Memory Checkpointing
Hyper-Connections significantly improve model performance but can increase memory consumption because they require keeping historical activations in memory for the backward pass.
Skip Checkpointing is a memory-optimization feature that trades compute for memory.
The Memory-Compute Tradeoff
Standard PyTorch stores all intermediate activations during the forward pass. For a deep MHCSequential model, this includes the outputs of every layer + the historical buffers.
When use_checkpointing=True is enabled:
1. Forward Pass: Intermediate activations are cleared from memory.
2. Backward Pass: PyTorch re-runs the forward pass for specific segments (blocks) to re-calculate the missing activations.

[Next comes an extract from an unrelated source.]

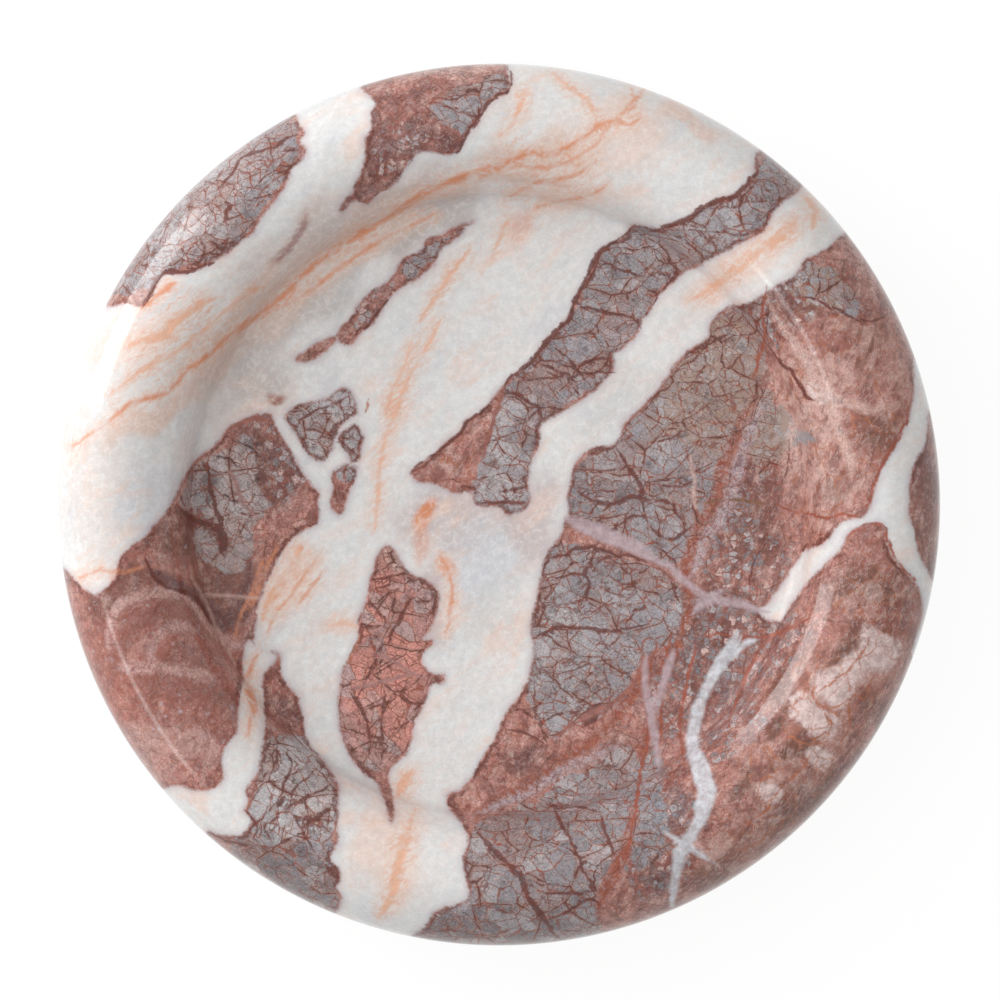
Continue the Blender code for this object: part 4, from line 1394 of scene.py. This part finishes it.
def felt_disc(number):
    """One punched disc, with its edge a little wavy, bulging and rounded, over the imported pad's place."""
    low, high = (np.array(corner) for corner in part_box(f"felt_pad_{number}"))
    middle_x, middle_y = (low[:2] + high[:2]) / 2
    radius = (high[0] - low[0]) / 2
    thick = high[2] - low[2]
    inner = radius - FELT_EDGE_ROUND - FELT_BULGE
    face = [inner * (i + 1) / FELT_FACE_RINGS for i in range(FELT_FACE_RINGS)]
    profile = [(r, thick) for r in face]
    for i in range(1, FELT_SIDE_RINGS):
        share = i / FELT_SIDE_RINGS
        swing = math.sin(math.pi * share)
        profile.append((inner + FELT_EDGE_ROUND * swing**0.5 + FELT_BULGE * swing, thick * (1 - share)))
    profile += [(r, 0) for r in reversed(face)]
    points = [(middle_x, middle_y, low[2] + thick)]
    for r, z in profile:
        for k in range(FELT_TURN_STEPS):
            angle = 2 * math.pi * k / FELT_TURN_STEPS
            wave = sum(depth * math.sin(count * angle + number) for count, depth in FELT_WAVES)
            out = r + (wave - FELT_WAVES[0][1]) * (r / inner) ** 4
            points.append((middle_x + out * math.cos(angle), middle_y + out * math.sin(angle), low[2] + z))
    points.append((middle_x, middle_y, low[2]))
    patches = ring_faces(0, 1, 1, FELT_TURN_STEPS)
    for i in range(len(profile) - 1):
        start = 1 + i * FELT_TURN_STEPS
        patches += ring_faces(start, FELT_TURN_STEPS, start + FELT_TURN_STEPS, FELT_TURN_STEPS)
    patches += ring_faces(1 + (len(profile) - 1) * FELT_TURN_STEPS, FELT_TURN_STEPS, len(points) - 1, 1)
    mesh = bpy.data.meshes.new(f"felt_disc_{number}")
    mesh.from_pydata(points, [], patches)
    mesh.shade_smooth()
    mesh.materials.append(felt)
    disc = bpy.data.objects.new(f"felt_disc_{number}", mesh)
    bpy.context.scene.collection.objects.link(disc)
    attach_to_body(disc, "root")
    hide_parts(f"felt_pad_{number}")


for number in (1, 2, 3, 4):
    felt_disc(number)

# The studio: a white table, pale walls all round, a tall softbox to the upper left and a
# slanted strip light to the lower left. The table keeps the bowl's shadow, and everything
# beyond it is plain white to the camera.
FLOOR_SIDE = 6.0
FLOOR_WHITE = 0.65
FLOOR_ROUGHNESS = 0.9
FLOOR_GLOW_SHARE = 0.8
FLOOR_DROP = 0.0001
LAMP_DISTANCE = 1.2
BOX_TURN = math.radians(151)
BOX_WIDTH = 0.64
BOX_HEIGHT = 0.80
BOX_MIDDLE_HEIGHT = 0.45
BOX_RADIANCE = 5.5
STRIP_TURN = math.radians(209)
STRIP_HEIGHT = 1.0
STRIP_TILT = math.radians(40)
STRIP_WIDTH = 0.6
STRIP_LENGTH = 0.2
STRIP_RADIANCE = 4.0
WALL_LIGHT = 0.4
CEILING_LIGHT = 0.81
CEILING_EDGE = (0.1, 0.7)
LAMP_SIDE_GAIN = 0.45
SWEEP_EDGE = (0.44, 0.5)
WHITE_GLOW = 1.13

floor_mesh = bpy.data.meshes.new("table")
side = FLOOR_SIDE / 2
floor_corners = [(x, y, -FLOOR_DROP) for x, y in ((-side, -side), (side, -side), (side, side), (-side, side))]
floor_mesh.from_pydata(floor_corners, [], [(0, 1, 2, 3)])
floor = bpy.data.objects.new("table", floor_mesh)
bpy.context.scene.collection.objects.link(floor)
table, table_shader, where = new_material("table_white")
table_shader.inputs["Base Color"].default_value = (FLOOR_WHITE, FLOOR_WHITE, FLOOR_WHITE, 1)
table_shader.inputs["Roughness"].default_value = FLOOR_ROUGHNESS
table_shader.inputs["Specular IOR Level"].default_value = 0.0
glow = where.node("ShaderNodeEmission", None, {"Color": (1, 1, 1, 1), "Strength": WHITE_GLOW})
seen = where.node("ShaderNodeLightPath", output="Is Camera Ray")
seen = seen + where.node("ShaderNodeLightPath", output="Is Glossy Ray")
mixed = where.node(
    "ShaderNodeMixShader",
    None,
    {0: seen * FLOOR_GLOW_SHARE, 1: Shade(table.node_tree, table_shader.outputs[0]), 2: glow},
)
table.node_tree.links.new(mixed.socket, table.node_tree.nodes["Material Output"].inputs["Surface"])
floor_mesh.materials.append(table)

world = bpy.data.worlds.new("studio")
world.use_nodes = True
bpy.context.scene.world = world
sky = Shade(world.node_tree)
towards = sky.node("ShaderNodeTexCoord", output="Generated")
east, north, up = (towards.node("ShaderNodeSeparateXYZ", None, {0: towards}, k) for k in range(3))
lampwards = east * math.cos(BOX_TURN) + north * math.sin(BOX_TURN)
room_light = WALL_LIGHT + up.rise(*CEILING_EDGE) * (CEILING_LIGHT - WALL_LIGHT)
room_light = room_light * (1 + lampwards * LAMP_SIDE_GAIN)
room = sky.node("ShaderNodeBackground", None, {"Color": (1, 1, 1, 1), "Strength": room_light})
plain = sky.node("ShaderNodeBackground", None, {"Color": (1, 1, 1, 1), "Strength": 1.0})
camera_ray = sky.node("ShaderNodeLightPath", output="Is Camera Ray")
sweep = sky.node("ShaderNodeLightPath", output="Is Glossy Ray") * (1 - up.rise(*SWEEP_EDGE))
backdrop = sky.node("ShaderNodeMixShader", None, {0: camera_ray.maths("MAXIMUM", sweep), 1: room, 2: plain})
world.node_tree.links.new(backdrop.socket, world.node_tree.nodes["World Output"].inputs["Surface"])

for name, turn, middle_height, tilt, width, length, radiance in (
    ("softbox", BOX_TURN, BOX_MIDDLE_HEIGHT, 0, BOX_WIDTH, BOX_HEIGHT, BOX_RADIANCE),
    ("strip", STRIP_TURN, STRIP_HEIGHT, STRIP_TILT, STRIP_WIDTH, STRIP_LENGTH, STRIP_RADIANCE),
):
    lamp = bpy.data.objects.new(name, bpy.data.lights.new(name, "AREA"))
    bpy.context.scene.collection.objects.link(lamp)
    lamp.data.shape = "RECTANGLE"
    lamp.data.size = width
    lamp.data.size_y = length
    lamp.data.energy = radiance * math.pi * width * length
    lamp.location = (LAMP_DISTANCE * math.cos(turn), LAMP_DISTANCE * math.sin(turn), middle_height)
    lamp.rotation_euler = (math.radians(90) - tilt, 0, turn + math.radians(90))

bpy.context.scene.view_settings.view_transform = "Standard"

This reduces the memory footprint from \(O(Depth)\) to approximately \(O(\sqrt{Depth})\), allowing you to train networks that are twice as deep on the same hardware.

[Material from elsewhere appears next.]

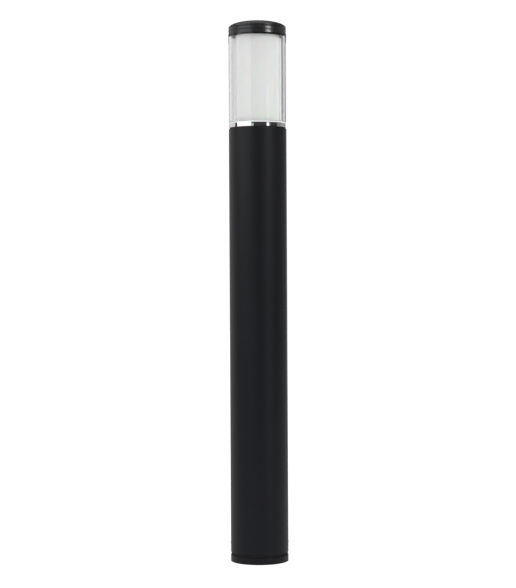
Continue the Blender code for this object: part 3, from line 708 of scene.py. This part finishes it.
cap_pitch, thread_depth = 4.0, 0.7
clamp_low, rim_high = span("top_ring")[1:]
clamp_high = clamp_low + 4.1
clamp_bore, rim_bore, rim_r = 31.5, 47.5, 50.5
rows = np.linspace(clamp_low + 1, rim_high - 0.8, 70)
rim = np.concatenate([
    [(clamp_bore, clamp_high), (clamp_bore, clamp_low), (rim_r - 0.7, clamp_low)],
    np.stack([np.full(70, rim_r), rows], 1),
    [(rim_r - 0.7, rim_high), (rim_bore, rim_high), (rim_bore, clamp_high)],
])
rim_cut = np.concatenate([np.zeros(3), np.full(70, thread_depth), np.zeros(3)])
clamp = lathe("clamp_ring", rim, head_coat, sides=160, thread=rim_cut, pitch=cap_pitch)
for turn in anchor_angles:
    x, y = rod_circle * np.cos(turn), rod_circle * np.sin(turn)
    bored(clamp, rod_r + 0.3, (x, y, clamp_low - 1), (x, y, clamp_high + 1), sides=24)
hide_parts("top_ring")
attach(clamp, "pole")

# The cap: spun and turned aluminium under a satin black paint, smoother than the post's. Three rounded
# beads make the grip, the top is a low dome, and two blind holes take a pin spanner.


def satin_paint(name, dark, light, roughness):
    """Sprayed satin paint: a shallow orange peel, with the gloss a little uneven."""
    material, shader, tree, place = shader_of(name)
    shader.inputs["Specular IOR Level"].default_value = 0.36
    peel = noise(tree, place, 3.2)
    grain = noise(tree, place, 0.45, detail=3)
    tree.links.new(tints(tree, noise(tree, place, 25, detail=4), dark, light), shader.inputs["Base Color"])
    tree.links.new(spread(tree, peel, roughness - 0.04, roughness + 0.05), shader.inputs["Roughness"])
    tree.links.new(relief(tree, [(peel, 0.012), (grain, 0.003)]), shader.inputs["Normal"])
    return material


def swell(low, high, crest, depth, steps=14):
    """The face of one bead, which bulges towards its foot: radius = crest - depth s^1.3, with s from 0 at low
    to 1 at high."""
    s = np.linspace(0, 1, steps)
    return np.stack([crest - depth * s**1.3, low + (high - low) * s], 1)


lip_r, cap_low, cap_high = span("cap")
first, second = cap_low + 7.9, cap_low + 14.2
shoulder_r, crown_rise = 51.8, 9.6
across = np.cos(np.linspace(0, np.pi / 2, 40))[1:, None]
crown = np.hstack([shoulder_r * across, cap_high - crown_rise + crown_rise * (1 - across**2.2) ** 0.7])
shoulder = np.concatenate([
    eased([(53.6, second + 0.35, 0), (54.0, second + 0.7, 0.2), (53.9, second + 2.1, 1.0),
           (52.5, cap_high - 10.2, 0)]),
    [(shoulder_r, cap_high - crown_rise)], crown,
])
outside = np.concatenate([
    [(lip_r - 0.5, cap_low), (lip_r - 0.05, cap_low + 0.25)],
    swell(cap_low + 0.5, first - 0.25, lip_r, 1.5), [(53.0, first), (53.9, first + 0.35)],
    swell(first + 0.6, second - 0.2, lip_r - 0.2, 1.3), [(52.9, second)], shoulder,
])
throat_r, neck_bore, mouth_r = 51.6, 50.9, bore_r + 1.9
rows = np.linspace(cap_low + 2.6, cap_high - 16, 60)
throat = np.stack([np.full(60, throat_r), rows], 1)[::-1]
ceiling = eased([
    (0, cap_high - 6, 0), (38, cap_high - 8, 4), (46, cap_high - 11, 2.5), (neck_bore, cap_high - 15, 1),
])
mouth = [(neck_bore, cap_low + 2.1), (mouth_r, cap_low + 2.1), (mouth_r, cap_low)]
inside = np.concatenate([ceiling, throat, mouth])
cut = np.zeros(len(inside) + len(outside))
cut[len(ceiling):len(ceiling) + len(throat)] = thread_depth
satin = satin_paint("satin_cap_paint", (0.0095, 0.0102, 0.0125), (0.0125, 0.0133, 0.0160), 0.25)
cap = lathe("beaded_cap", np.concatenate([inside, outside]), satin, sides=256, thread=cut, pitch=cap_pitch)
pin_x, pin_hole_r = 30, 2.2
for x in (-pin_x, pin_x):
    bored(cap, pin_hole_r, (x, 0, cap_high - 4.5), (x, 0, cap_high + 1), sides=32)
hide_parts("cap")
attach(cap, "cap")

seal_bore = 51.2
seal_r, seal_low, seal_high = span("cap_seal")
cap_seal = lathe("cap_gasket", eased([
    (seal_bore, seal_low, 0.5), (seal_r, seal_low, 0.6), (seal_r, seal_high, 0.4),
    (seal_bore, seal_high, 0.4),
]), black_rubber)
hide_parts("cap_seal")
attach(cap_seal, "cap_carrier")

# The studio: a pale floor in a white room. Cards and dark flags stand round the light, where only its gloss
# sees them, with a strip and a high light on the right and a wide soft light on the left. Two narrow cards
# behind tint the clear tube's edges, and the camera stands three metres away.


def glowing(name, points, faces, strength):
    """An evenly glowing card with no shine of its own, which only reflections see."""
    material = bpy.data.materials.new(name)
    material.use_nodes = True
    shader = material.node_tree.nodes["Principled BSDF"]
    shader.inputs["Base Color"].default_value = (0, 0, 0, 1)
    shader.inputs["Specular IOR Level"].default_value = 0
    shader.inputs["Emission Color"].default_value = (1, 1, 1, 1)
    shader.inputs["Emission Strength"].default_value = strength
    mesh = bpy.data.meshes.new(name)
    mesh.from_pydata(points, [], faces)
    mesh.materials.append(material)
    made = bpy.data.objects.new(name, mesh)
    bpy.context.scene.collection.objects.link(made)
    made.visible_camera = made.visible_diffuse = made.visible_transmission = made.visible_shadow = False
    return made


def card(name, start, end, low, high, distance, strength, columns=24):
    """A curved card on a circle round the post, from start to end degrees off the camera's side and from
    low to high in metres. Its points are distance (sin angle, -cos angle)."""
    turn = np.radians(np.linspace(start, end, columns))
    ring = np.stack([distance * np.sin(turn), -distance * np.cos(turn)], 1)
    points = np.concatenate([np.column_stack([ring, np.full(columns, z)]) for z in (low, high)])
    faces = [(k, k + 1, k + 1 + columns, k + columns) for k in range(columns - 1)]
    return glowing(name, points, faces, strength)


near, far = 2.3, 2.4
card("front_flag", -26, 139, 0.0, 1.4, far, 0.045)
card("upper_flag", -26, 139, 1.4, 3.2, far, 0.15)
card("left_softbox", -91, -26, 1.05, 3.2, far, 2.2)
card("left_window", -91, -26, 0.74, 1.05, far, 1.2)
card("left_low_flag", -98, -26, 0.0, 0.74, far, 0.03)
card("left_gap", -101, -89, 0.0, 3.2, far - 0.02, 0.02)
card("left_back", -150, -98, 0.0, 3.2, far, 0.75)
card("left_far", -168, -150, 0.0, 3.2, far, 0.5)
card("strip_light", 36, 46, 0.0, 1.14, near, 1.3)
card("strip_spill", 46, 52, 0.0, 1.14, near, 0.2)
card("box_spill", -26, -16, 0.0, 1.08, far - 0.02, 0.6)
card("high_light", 40, 55, 1.75, 2.4, near, 34.0)
card("right_card", 84, 106, 0.0, 3.2, near, 0.25)
card("right_back", 106, 150, 0.0, 3.2, near, 0.38)
card("back_flag", 150, 210, 1.3, 3.2, far, 0.04)
# A small flag just outside the cap's rim keeps the high light off its top, seen from behind.
card("cap_flag", -20, 115, cap_high * MM + 0.0003, 1.075, 0.062, 0.12)
# The two cards that tint the tube's edges are seen through the acrylic, and not in any gloss.
for side, start, end, strength in (("right_edge", 152, 166, 0.03), ("left_edge", -172, -164, 0.75)):
    edge_card = card(side, start, end, 0.0, 3.2, far + 0.1, strength)
    edge_card.visible_transmission, edge_card.visible_glossy = True, False
turn = np.linspace(0, 2 * np.pi, 48, endpoint=False)
disc = np.stack([far * np.cos(turn), far * np.sin(turn), np.full(len(turn), 0.0005)], 1)
glowing("ground_card", disc, [range(48)], 0.65)

floor = bpy.data.meshes.new("floor")
floor.from_pydata([(-12, -12, 0), (12, -12, 0), (12, 12, 0), (-12, 12, 0)], [], [(0, 1, 2, 3)])
floor_material = bpy.data.materials.new("floor")
floor_material.use_nodes = True
floor_shader = floor_material.node_tree.nodes["Principled BSDF"]
floor_shader.inputs["Base Color"].default_value = (0.3, 0.3, 0.3, 1)
floor_shader.inputs["Roughness"].default_value = 0.9
floor_shader.inputs["Specular IOR Level"].default_value = 0.0
floor_shader.inputs["Emission Color"].default_value = (1, 1, 1, 1)
floor_shader.inputs["Emission Strength"].default_value = 0.85
floor.materials.append(floor_material)
floor_piece = bpy.data.objects.new("floor", floor)
bpy.context.scene.collection.objects.link(floor_piece)

world = bpy.data.worlds.new("studio")
bpy.context.scene.world = world
world.use_nodes = True
world.cycles.sampling_method = "NONE"  # so that the cards and flags hide the white room behind them
world.node_tree.nodes["Background"].inputs["Color"].default_value = (1, 1, 1, 1)
world.node_tree.nodes["Background"].inputs["Strength"].default_value = 1.05
bpy.context.scene.view_settings.view_transform = "Standard"

lens = bpy.data.cameras.new("camera")
lens.lens = 100.58
lens.sensor_width = 36
camera = bpy.data.objects.new("camera", lens)
bpy.context.scene.collection.objects.link(camera)
camera.location = (-0.0007, -3.08, 0.542)
tilt_down, roll = np.radians(0.776), np.radians(0.286)
camera.rotation_euler = (np.pi / 2 - tilt_down, roll, 0)
bpy.context.scene.camera = camera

When to use Checkpointing?
- Deep Models: If you are training models with >24 layers.
- Large History: If you are using
max_history >= 8. - High Resolution: For Vision models (Conv2D) where feature maps are large.
Usage
from mhc import MHCSequential
import torch.nn as nn
# Optimized for memory
model = MHCSequential(
modules_list,
use_checkpointing=True,
detach_history=True # Both recommended for extreme depth
)
[!TIP] Gradient Checkpointing has a small (~20%) overhead in training time but can prevent Out of Memory (OOM) errors completely.